Post-Yield Fracture Behavior of Zeolite-Reinforced High Density Polyethylene Annealed Composite

Abstract

The fracture behavior of annealed composites of zeolite-filled high density polyethylene has been investigated using the essential work of fracture concept. The crack opening displacement (COD) was estimated starting from the essential work of fracture value. The morphology of the fracture surface was examined using the scanning electron microscopy and the fracture mechanisms were discussed. The results showed that the composite with a 5 wt.% zeolite concentration has a unique fracture behavior characterized by the highest resistance to crack initiation in accordance with COD but a low resistance to crack propagation. The non-essential work of fracture as the resistance to the stable crack propagation has shown a maximum of 2.5 wt.% of zeolite followed by a sharp drop at a higher content of zeolite indicating a zeolite induced ductile-to-brittle transition.
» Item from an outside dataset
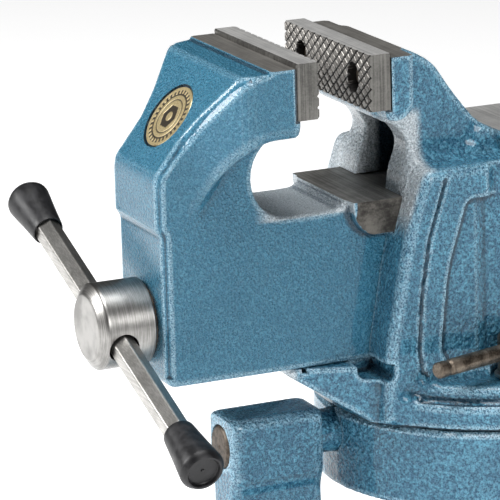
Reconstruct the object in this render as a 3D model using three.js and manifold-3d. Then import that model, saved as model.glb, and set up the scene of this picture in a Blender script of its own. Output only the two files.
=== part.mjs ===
// Bench vise on a swivelling, tilting base. Millimetres, +Z up.
// The jaws close along Y: the moving jaw and its handle are at -Y, the anvil at +Y.
// The origin lies on the bench face, under the swivel axis.
import * as THREE from "three";
import { mergeVertices } from "three/addons/utils/BufferGeometryUtils.js";
import Module from "manifold-3d";

const wasm = await Module();
wasm.setup();

// ---- Driving dimensions ----
const fitGap = 0.3; // between two pieces that touch
const slideGap = 0.4; // between a guide and what slides in it

// Foot bracket with its two uprights
const footThickness = 16;
const footHalfWidth = 105;
const footHalfLength = 196;
const footCorner = 24;
const tiltAxisHeight = 140;
const uprightLength = 64; // along Y
const uprightHalfWidth = 20.5;
const bossWall = 8; // over a trunnion
const bossCorner = 8;
const uprightClearance = 13; // from the tilt table's rim to an upright
const slotWidth = 15;
const slotLength = 30;
const slotX = 78;
const slotY = 160;

// Tilt table, the round body that carries the vise
const tableRadius = 115;
const tableCover = 1.5; // over a trunnion
const tableHeight = 50.8;
const tableHollowRadius = 56;
const tableRoof = 24;
const trunnionRadius = 14;
const trunnionInset = 16; // how far a trunnion reaches into the table
const grooveWidth = 13;
const grooveWide = 26;
const grooveNeck = 10;
const grooveDeep = 12;
const pivotRadius = 18;
const pivotRise = 28;
const pivotRoot = 22;

// Fixed jaw casting
const flangeHeight = 18;
const padRadius = 106;
const padHeight = 8;
const floorHeight = 38.6; // flange underside to the beam's underside
const housingHalfWidth = 66;
const panelDepth = 6;
const housingRear = 88;
const shoulderDrop = 77; // below the jaws' top
const anvilDrop = 65;
const anvilHalfWidth = 37.5;
const anvilFront = -22;
const anvilRear = 84;
const pillarHalfWidth = 41;
const webInnerHalfWidth = 20;
const webFront = 34; // behind the gripping face
const recessBack = 62; // behind the gripping face
const noseReach = 49; // ahead of the gripping face
const noseShoulder = 53; // half width beside the flange, clear of the uprights as the vise swivels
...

The fractured surface morphology revealed that the zeolite particle clusters arrested the plastic crack growth, which was more effective at 5 wt.% zeolite concentration. At a higher zeolite content, the amount of particle clusters rose, leading to a decrease in the average distance between them. Consequently, a large-scale plastic deformation of the matrix effectively favored the small strain damage and the fracture eventually occurred in the ductile-to-brittle transition.